Qu’est-ce que Bou-Hamara ? Nul ne le sait au juste, et bien des gens se demandent s’il n’est pas un mythe. On lui a appliqué quelques-unes des légendes qui courent dans le monde arabe et servent d’une manière assez banale à la plupart des prophètes. Son nom, qui signifie, paraît-il, « l’homme à l’ânesse, » ne le distingue pas de beaucoup d’autres de ses devanciers, dans l’histoire desquels cette humble monture a joué un rôle plus ou moins considérable. Si nous ne craignions pas d’employer une expression par trop européenne, nous dirions de Bou-Hamara qu’il est au Maroc le syndic des mécontens, emploi si facile à remplir qu’il n’est pas, pour cela, tout à fait indispensable d’exister. Qu’il existe ou non, Bou-Hamara est le drapeau de l’insurrection.
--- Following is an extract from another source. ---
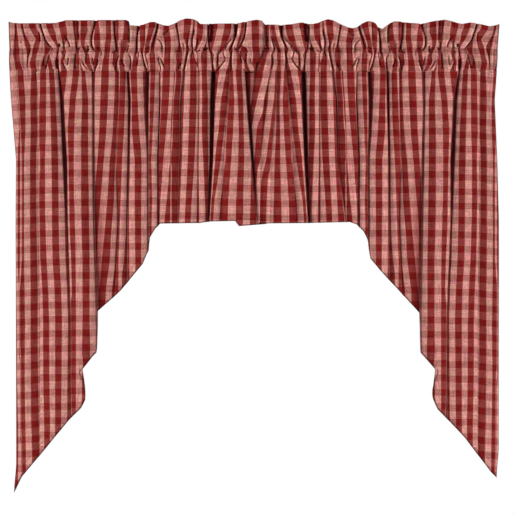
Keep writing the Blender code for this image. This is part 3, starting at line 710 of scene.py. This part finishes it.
def panel_cloth(name, side, folds, stripes, hem, material):
    """A panel: the drape's lines joined from the seam down to the cut edge, one column to a thread.

    A point lies as far out and back as its line at that drop. To that are added the cloth's unevenness,
    gathers that fade as exp(-drop below the seam / GATHER_FADE), and the draw-in at the seam, which fades
    as exp(-(drop below the seam / GATHER_FADE)^2). Near the hem each thread swings sideways to its end.
    """
    drops = np.arange(PANEL_TOP, hem[0][2] + PAST_HEM, LINE_STEP)
    lips, bows, set_backs, furrows, dark, depths = (
        np.array([measures(row[column], FOLD_DROPS, drops) for row in folds]) for column in range(1, 7))
    lips, bows, set_backs, furrows, depths = (rows * MM for rows in (lips, bows, set_backs, furrows, depths))
    levels = FACE_Y + set_backs
    out, back, place = cloth_line(lips, furrows, depths, bows, levels, PANEL_STEP)
    stripe = panel_stripes(folds, stripes, out, place, drops)
    shift = row_shifts(folds, place, drops) + RIGHT_LOWER * (side == RIGHT)
    shades = painted_furrow_shades(folds, lips, levels, dark, back, place, drops)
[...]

A défaut de lui, tout autre pourrait servir au même objet : nous n’avons par conséquent aucun préjugé qui lui soit favorable ou défavorable. S’ il finit par l’emporter, les puissances étrangères s’entendront peut-être avec lui aussi bien qu’avec le sultan actuel. Si, au contraire, Abd-el-Aziz se maintient sur le trône, la leçon lui aura probablement servi et il sera un autre homme qu’auparavant. M. Harris n’aura plus ses grandes entrées auprès de lui comme autrefois ; il le trouvera tout changé. L’influence britannique s’en ressentira-t-elle ? Qui sait ? L’Angleterre a de multiples moyens d’action ; elle se sert de tout et tout lui sert. Quoi qu’il en soit, la première phase de la vie d’Abd-el-Aziz sera terminée. Il aura compris que l’art de photographier ne sert pas de grand’chose à celui de gouverner, que ses sujets sont profondément réfractaires aux innovations européennes, et que, pour conserver son empire, il doit l’y tenir soigneusement fermé. On a voulu faire entrer trop vite et très maladroitement le Maroc dans la voie du progrès ; on n’aura réussi qu’à le rejeter dans l’immobilité du passé.

Tout cela n’a pas une importance capitale pour les nations européennes, et en particulier pour la France, si elles ont la sagesse de comprendre qu’elles n’ont rien à faire dans les révolutions marocaines.